Brief: The lines to extract begin at the one containing "for node in" and run to the end of the listing; set them down exactly and alone.

---

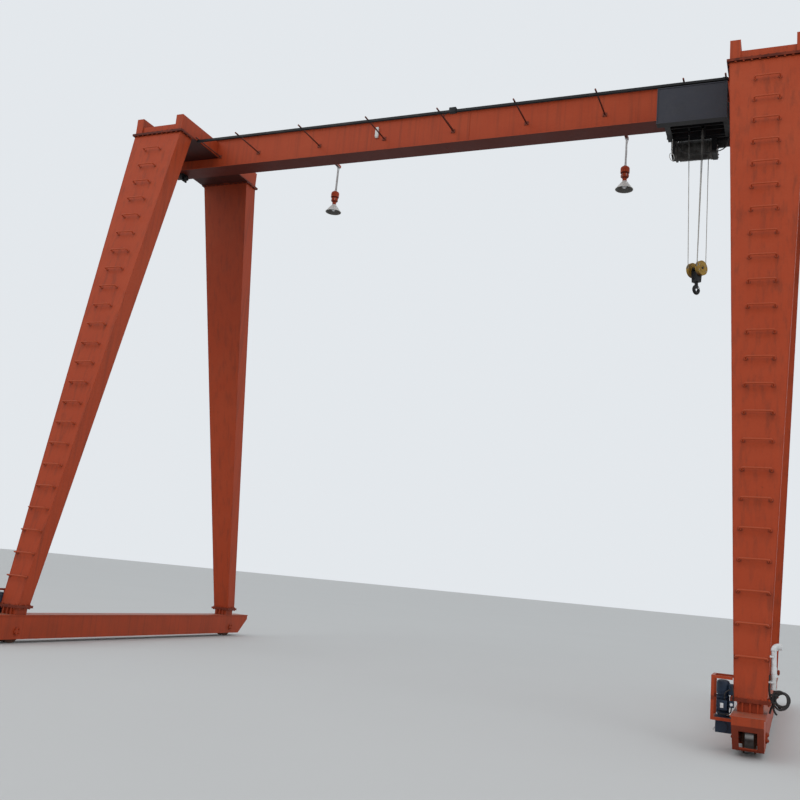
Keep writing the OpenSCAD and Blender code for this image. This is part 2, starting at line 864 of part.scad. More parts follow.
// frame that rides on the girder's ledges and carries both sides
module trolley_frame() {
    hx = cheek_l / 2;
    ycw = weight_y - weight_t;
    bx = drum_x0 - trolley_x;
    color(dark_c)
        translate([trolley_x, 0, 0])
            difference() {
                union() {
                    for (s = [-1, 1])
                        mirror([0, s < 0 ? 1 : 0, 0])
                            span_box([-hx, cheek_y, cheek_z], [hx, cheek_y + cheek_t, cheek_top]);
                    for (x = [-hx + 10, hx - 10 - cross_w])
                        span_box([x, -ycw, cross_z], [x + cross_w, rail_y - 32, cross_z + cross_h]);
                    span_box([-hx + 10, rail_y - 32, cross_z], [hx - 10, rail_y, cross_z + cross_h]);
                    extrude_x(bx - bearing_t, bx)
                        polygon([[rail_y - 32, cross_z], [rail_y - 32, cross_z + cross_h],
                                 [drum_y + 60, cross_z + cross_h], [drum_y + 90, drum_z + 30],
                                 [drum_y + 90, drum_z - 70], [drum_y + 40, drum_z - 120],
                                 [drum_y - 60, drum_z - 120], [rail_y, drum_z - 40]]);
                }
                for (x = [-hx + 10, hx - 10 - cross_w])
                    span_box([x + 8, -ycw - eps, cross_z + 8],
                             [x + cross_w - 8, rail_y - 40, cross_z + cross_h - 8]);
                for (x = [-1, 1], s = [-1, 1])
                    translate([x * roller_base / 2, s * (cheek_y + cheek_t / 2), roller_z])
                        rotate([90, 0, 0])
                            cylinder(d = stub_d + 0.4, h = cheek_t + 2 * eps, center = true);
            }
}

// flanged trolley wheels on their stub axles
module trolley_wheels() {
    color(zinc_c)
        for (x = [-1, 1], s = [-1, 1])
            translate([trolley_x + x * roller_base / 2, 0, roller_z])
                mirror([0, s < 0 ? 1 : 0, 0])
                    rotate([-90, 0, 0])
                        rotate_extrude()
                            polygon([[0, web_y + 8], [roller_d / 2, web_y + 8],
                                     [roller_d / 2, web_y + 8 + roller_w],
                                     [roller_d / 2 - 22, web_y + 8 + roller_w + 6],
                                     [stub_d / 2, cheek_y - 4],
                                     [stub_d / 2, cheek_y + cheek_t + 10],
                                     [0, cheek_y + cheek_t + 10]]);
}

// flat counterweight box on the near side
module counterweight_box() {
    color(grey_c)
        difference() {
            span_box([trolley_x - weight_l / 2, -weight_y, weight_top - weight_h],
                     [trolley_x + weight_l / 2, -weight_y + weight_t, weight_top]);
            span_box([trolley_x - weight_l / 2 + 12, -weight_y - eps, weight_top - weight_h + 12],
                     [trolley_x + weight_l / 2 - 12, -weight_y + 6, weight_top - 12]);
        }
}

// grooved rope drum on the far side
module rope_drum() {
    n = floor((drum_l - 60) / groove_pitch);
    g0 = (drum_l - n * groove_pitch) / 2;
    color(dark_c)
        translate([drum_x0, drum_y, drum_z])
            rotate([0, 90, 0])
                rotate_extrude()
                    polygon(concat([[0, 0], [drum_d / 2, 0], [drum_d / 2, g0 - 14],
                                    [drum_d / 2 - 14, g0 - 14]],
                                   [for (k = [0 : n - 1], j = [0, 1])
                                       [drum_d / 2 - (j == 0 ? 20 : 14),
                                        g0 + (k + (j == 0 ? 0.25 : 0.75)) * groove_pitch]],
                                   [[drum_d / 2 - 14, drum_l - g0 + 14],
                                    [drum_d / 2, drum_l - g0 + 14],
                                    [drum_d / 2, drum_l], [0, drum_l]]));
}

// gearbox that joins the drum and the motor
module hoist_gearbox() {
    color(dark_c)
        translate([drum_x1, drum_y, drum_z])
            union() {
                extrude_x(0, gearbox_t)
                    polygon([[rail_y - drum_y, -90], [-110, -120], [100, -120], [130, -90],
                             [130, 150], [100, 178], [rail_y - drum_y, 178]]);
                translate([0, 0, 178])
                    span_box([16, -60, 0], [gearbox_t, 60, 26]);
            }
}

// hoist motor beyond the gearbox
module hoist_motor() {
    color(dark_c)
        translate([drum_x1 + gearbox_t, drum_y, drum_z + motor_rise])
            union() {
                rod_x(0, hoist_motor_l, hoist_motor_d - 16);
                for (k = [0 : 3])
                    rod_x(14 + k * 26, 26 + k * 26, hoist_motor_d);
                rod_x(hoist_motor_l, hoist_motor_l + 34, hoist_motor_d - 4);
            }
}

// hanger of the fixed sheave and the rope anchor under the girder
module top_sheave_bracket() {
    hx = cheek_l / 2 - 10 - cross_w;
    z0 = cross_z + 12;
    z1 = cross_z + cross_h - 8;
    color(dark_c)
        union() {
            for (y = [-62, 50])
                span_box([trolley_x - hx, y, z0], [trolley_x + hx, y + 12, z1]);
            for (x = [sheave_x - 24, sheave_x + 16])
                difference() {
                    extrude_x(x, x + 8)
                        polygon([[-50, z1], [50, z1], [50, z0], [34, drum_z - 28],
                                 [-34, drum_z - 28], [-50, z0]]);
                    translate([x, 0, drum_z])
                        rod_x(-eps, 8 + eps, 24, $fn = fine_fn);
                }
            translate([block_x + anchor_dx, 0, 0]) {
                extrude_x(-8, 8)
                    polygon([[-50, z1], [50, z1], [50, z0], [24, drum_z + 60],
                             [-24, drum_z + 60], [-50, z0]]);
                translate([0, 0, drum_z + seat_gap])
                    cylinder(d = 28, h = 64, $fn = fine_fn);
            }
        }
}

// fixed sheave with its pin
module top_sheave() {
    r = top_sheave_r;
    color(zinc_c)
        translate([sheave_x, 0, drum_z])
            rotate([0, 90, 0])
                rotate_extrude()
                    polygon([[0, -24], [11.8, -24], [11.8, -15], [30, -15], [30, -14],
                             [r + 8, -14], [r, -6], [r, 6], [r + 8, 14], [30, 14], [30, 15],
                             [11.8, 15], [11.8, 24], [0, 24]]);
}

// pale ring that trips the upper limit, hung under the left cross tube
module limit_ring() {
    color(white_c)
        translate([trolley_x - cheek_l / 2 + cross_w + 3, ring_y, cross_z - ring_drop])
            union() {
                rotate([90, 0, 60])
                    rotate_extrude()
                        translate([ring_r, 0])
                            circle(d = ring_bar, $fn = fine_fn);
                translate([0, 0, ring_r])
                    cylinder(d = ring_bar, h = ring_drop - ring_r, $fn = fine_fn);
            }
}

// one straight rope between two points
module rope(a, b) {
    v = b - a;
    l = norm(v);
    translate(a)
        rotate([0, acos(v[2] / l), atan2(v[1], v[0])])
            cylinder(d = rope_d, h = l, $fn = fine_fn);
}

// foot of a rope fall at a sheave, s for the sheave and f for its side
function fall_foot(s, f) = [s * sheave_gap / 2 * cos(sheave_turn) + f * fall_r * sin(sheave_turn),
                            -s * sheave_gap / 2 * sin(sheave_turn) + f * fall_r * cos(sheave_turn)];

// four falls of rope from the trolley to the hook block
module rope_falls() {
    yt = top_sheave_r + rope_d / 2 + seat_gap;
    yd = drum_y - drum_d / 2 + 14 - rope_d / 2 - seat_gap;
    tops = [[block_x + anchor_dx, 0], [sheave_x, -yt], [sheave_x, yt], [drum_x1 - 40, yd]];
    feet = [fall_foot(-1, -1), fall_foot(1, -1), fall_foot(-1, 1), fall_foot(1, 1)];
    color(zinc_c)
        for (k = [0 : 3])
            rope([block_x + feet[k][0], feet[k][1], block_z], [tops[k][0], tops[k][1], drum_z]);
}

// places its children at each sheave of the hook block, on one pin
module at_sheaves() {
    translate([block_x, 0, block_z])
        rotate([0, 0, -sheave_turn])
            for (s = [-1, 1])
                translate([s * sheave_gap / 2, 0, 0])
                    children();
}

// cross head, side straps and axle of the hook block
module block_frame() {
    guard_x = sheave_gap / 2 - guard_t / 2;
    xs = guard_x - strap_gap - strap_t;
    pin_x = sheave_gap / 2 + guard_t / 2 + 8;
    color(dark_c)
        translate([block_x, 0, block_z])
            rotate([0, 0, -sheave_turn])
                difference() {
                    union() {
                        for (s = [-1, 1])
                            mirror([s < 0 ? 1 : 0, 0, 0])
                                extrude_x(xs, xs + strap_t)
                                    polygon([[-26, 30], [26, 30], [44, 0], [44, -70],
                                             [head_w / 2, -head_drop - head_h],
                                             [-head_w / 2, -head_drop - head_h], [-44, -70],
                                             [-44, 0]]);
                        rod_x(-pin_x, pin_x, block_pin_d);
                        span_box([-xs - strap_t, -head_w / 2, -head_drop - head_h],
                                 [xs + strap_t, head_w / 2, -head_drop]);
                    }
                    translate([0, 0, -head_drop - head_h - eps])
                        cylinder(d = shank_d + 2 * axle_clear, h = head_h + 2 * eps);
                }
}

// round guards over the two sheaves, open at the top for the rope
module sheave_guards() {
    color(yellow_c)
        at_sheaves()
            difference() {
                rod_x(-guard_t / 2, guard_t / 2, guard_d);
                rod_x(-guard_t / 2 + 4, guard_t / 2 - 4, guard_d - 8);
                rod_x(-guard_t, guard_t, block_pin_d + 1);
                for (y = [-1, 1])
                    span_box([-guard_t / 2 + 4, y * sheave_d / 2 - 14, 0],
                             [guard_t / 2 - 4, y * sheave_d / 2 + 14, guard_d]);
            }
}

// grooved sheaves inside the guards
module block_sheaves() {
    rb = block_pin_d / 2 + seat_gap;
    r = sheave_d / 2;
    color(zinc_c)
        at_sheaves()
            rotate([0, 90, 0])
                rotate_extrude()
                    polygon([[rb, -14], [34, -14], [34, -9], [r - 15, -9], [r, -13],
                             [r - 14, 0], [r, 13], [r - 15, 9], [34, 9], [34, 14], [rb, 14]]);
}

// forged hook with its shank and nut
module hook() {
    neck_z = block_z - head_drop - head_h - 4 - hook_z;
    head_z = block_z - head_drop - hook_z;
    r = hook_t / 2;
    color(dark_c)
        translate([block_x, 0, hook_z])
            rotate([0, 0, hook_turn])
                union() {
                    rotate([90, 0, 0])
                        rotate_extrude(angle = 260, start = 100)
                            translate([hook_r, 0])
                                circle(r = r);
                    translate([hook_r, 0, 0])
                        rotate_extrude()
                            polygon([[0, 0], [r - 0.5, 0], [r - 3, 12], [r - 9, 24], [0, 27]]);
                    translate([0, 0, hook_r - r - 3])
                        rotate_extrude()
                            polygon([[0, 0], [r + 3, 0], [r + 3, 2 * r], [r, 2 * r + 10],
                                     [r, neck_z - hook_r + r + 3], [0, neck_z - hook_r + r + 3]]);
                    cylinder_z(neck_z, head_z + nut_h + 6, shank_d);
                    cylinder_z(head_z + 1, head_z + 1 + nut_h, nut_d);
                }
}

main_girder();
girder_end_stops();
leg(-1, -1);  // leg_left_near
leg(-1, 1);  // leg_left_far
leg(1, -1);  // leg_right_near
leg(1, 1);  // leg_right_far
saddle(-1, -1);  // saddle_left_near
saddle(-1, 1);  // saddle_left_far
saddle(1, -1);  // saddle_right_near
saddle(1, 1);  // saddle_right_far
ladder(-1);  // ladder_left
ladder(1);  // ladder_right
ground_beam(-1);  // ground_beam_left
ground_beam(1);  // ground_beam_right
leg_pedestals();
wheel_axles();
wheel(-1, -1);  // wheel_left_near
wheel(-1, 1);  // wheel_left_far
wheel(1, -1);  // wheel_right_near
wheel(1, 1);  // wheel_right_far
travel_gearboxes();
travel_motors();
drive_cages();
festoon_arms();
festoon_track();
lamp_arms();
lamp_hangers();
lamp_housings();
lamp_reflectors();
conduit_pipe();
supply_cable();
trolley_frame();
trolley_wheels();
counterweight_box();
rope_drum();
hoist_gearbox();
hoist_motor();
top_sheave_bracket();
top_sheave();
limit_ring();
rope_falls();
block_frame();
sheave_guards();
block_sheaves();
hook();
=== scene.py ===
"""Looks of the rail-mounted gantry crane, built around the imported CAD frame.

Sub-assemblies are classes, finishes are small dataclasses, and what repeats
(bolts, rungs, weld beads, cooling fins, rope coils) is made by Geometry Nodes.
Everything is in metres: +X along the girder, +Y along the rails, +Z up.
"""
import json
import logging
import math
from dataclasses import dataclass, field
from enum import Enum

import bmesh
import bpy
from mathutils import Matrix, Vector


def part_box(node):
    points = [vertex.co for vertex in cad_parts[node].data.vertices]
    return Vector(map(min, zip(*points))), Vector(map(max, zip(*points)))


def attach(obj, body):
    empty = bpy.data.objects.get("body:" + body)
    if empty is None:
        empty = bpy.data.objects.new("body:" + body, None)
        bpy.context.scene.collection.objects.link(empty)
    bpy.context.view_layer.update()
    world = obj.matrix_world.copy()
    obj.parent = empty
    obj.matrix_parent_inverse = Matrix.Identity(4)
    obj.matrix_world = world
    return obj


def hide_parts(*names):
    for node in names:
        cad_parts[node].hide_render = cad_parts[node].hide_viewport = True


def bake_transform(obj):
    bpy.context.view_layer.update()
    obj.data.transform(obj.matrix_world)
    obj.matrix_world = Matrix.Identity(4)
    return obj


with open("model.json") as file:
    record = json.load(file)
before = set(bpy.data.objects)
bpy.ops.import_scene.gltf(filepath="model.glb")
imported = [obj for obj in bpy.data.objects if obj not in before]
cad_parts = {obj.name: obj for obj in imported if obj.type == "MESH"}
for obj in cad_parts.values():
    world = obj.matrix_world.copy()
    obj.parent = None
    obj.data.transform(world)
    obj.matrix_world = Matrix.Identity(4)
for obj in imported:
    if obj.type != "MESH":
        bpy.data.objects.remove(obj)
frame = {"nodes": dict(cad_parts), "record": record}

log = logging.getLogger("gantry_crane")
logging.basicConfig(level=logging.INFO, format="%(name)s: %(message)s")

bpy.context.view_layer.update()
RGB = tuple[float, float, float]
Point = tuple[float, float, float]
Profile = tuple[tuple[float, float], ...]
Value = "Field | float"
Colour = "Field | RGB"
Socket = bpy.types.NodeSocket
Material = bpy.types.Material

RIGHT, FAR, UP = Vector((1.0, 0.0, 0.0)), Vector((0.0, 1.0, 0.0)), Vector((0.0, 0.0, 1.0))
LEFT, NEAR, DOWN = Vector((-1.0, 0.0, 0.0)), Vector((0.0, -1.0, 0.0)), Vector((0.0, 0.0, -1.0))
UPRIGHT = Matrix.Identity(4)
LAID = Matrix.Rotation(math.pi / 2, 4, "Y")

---

Response for this exercise:
    for node in names:
        cad_parts[node].hide_render = cad_parts[node].hide_viewport = True


def bake_transform(obj):
    bpy.context.view_layer.update()
    obj.data.transform(obj.matrix_world)
    obj.matrix_world = Matrix.Identity(4)
    return obj


with open("model.json") as file:
    record = json.load(file)
before = set(bpy.data.objects)
bpy.ops.import_scene.gltf(filepath="model.glb")
imported = [obj for obj in bpy.data.objects if obj not in before]
cad_parts = {obj.name: obj for obj in imported if obj.type == "MESH"}
for obj in cad_parts.values():
    world = obj.matrix_world.copy()
    obj.parent = None
    obj.data.transform(world)
    obj.matrix_world = Matrix.Identity(4)
for obj in imported:
    if obj.type != "MESH":
        bpy.data.objects.remove(obj)
frame = {"nodes": dict(cad_parts), "record": record}

log = logging.getLogger("gantry_crane")
logging.basicConfig(level=logging.INFO, format="%(name)s: %(message)s")

bpy.context.view_layer.update()
RGB = tuple[float, float, float]
Point = tuple[float, float, float]
Profile = tuple[tuple[float, float], ...]
Value = "Field | float"
Colour = "Field | RGB"
Socket = bpy.types.NodeSocket
Material = bpy.types.Material

RIGHT, FAR, UP = Vector((1.0, 0.0, 0.0)), Vector((0.0, 1.0, 0.0)), Vector((0.0, 0.0, 1.0))
LEFT, NEAR, DOWN = Vector((-1.0, 0.0, 0.0)), Vector((0.0, -1.0, 0.0)), Vector((0.0, 0.0, -1.0))
UPRIGHT = Matrix.Identity(4)
LAID = Matrix.Rotation(math.pi / 2, 4, "Y")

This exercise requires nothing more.